→ **PROVIDED DATA**:
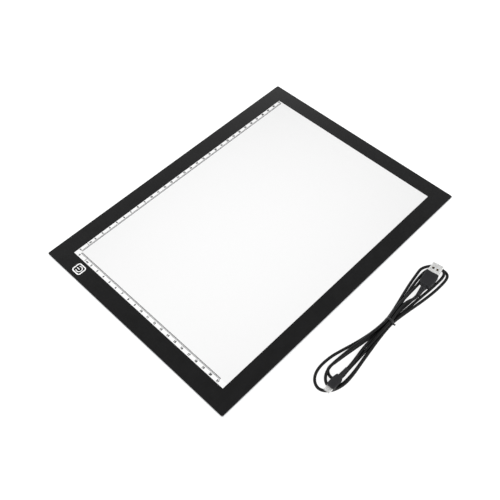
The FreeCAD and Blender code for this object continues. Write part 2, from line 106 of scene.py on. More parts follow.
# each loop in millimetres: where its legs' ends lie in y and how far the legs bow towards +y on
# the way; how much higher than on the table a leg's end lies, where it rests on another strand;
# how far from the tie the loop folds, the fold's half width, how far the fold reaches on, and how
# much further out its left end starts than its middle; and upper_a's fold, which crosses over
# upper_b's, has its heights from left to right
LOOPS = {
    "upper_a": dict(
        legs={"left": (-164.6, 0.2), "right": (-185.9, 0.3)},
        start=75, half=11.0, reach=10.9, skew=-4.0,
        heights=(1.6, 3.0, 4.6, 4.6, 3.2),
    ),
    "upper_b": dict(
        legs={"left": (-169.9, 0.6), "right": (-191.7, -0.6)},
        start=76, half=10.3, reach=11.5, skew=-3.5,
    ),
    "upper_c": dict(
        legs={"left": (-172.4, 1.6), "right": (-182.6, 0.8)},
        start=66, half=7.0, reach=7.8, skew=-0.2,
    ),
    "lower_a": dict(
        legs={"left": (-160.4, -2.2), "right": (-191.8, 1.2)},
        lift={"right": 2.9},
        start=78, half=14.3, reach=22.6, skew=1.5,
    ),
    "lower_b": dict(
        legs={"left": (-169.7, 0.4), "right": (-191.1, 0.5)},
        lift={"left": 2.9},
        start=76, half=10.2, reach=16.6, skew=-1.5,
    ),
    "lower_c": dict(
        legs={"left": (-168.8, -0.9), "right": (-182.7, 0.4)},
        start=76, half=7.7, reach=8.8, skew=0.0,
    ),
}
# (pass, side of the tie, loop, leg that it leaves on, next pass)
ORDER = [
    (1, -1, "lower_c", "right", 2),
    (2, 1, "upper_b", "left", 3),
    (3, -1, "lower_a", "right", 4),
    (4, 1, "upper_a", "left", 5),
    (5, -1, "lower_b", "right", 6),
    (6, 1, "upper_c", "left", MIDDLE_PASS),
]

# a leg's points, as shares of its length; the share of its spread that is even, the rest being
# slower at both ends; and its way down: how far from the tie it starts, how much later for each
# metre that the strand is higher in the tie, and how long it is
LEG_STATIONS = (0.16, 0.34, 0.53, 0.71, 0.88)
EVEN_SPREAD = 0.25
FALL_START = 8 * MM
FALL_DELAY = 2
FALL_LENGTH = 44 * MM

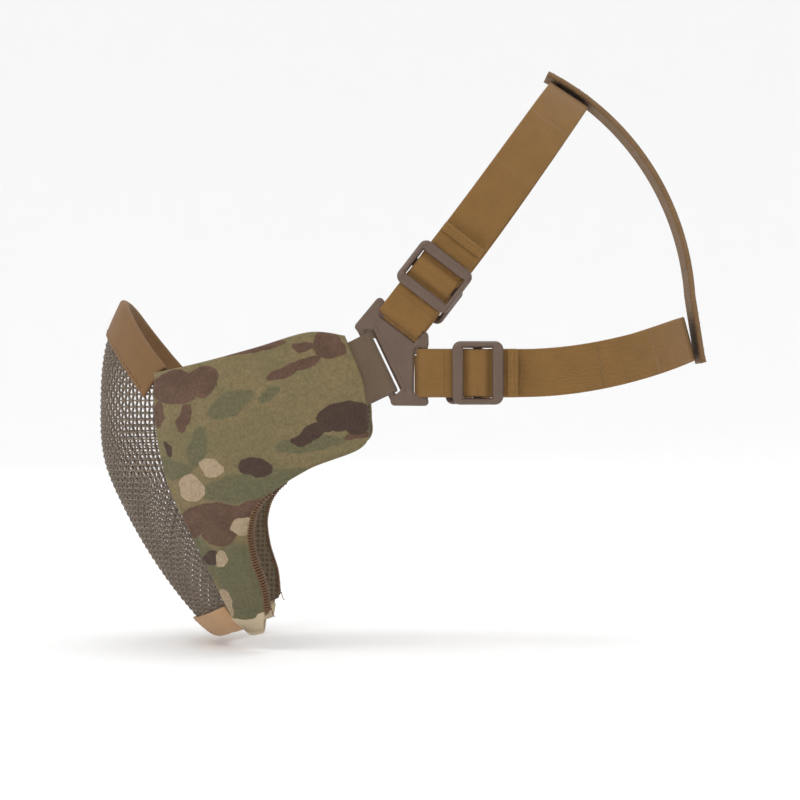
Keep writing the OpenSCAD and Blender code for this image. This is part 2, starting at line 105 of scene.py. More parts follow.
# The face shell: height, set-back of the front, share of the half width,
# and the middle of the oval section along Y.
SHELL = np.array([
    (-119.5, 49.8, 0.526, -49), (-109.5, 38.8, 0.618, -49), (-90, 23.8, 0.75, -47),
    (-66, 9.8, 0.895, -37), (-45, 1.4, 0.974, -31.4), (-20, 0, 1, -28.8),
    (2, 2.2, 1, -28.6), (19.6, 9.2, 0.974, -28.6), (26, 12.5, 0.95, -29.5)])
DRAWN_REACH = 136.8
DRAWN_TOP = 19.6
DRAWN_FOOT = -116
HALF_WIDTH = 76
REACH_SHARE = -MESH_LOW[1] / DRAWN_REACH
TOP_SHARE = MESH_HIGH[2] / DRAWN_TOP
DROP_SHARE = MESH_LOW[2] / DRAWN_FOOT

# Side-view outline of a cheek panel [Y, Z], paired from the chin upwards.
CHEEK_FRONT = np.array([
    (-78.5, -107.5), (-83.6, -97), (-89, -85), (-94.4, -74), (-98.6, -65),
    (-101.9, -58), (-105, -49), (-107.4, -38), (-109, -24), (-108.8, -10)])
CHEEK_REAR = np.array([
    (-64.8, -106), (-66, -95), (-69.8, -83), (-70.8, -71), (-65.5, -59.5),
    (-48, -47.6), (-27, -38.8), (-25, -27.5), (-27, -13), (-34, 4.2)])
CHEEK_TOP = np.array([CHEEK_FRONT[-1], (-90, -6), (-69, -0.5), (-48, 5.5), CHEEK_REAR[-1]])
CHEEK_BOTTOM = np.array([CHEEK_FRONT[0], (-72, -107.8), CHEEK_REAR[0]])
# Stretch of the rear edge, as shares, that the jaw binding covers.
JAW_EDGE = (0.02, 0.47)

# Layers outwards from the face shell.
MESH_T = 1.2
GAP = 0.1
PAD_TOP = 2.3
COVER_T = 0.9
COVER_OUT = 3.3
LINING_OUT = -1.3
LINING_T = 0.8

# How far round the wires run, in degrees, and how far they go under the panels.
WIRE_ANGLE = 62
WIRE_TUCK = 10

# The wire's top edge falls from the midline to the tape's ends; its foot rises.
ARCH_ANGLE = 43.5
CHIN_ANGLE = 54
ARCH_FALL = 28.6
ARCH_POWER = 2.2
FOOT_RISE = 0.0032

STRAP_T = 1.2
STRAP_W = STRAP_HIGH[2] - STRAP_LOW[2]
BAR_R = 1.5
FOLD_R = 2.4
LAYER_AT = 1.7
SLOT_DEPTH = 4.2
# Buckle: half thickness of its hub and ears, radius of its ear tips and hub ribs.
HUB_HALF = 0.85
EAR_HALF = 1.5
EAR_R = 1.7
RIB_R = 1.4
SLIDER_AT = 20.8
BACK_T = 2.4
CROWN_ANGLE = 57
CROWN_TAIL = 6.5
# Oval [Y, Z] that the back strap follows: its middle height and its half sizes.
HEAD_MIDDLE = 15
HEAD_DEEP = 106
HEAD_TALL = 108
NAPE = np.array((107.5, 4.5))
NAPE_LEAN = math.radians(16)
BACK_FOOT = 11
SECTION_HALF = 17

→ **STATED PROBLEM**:
All lines holding the word "this" should be picked out and copied.

→ **RESULT**:
The FreeCAD and Blender code for this object continues. Write part 2, from line 106 of scene.py on. More parts follow.
Keep writing the OpenSCAD and Blender code for this image. This is part 2, starting at line 105 of scene.py. More parts follow.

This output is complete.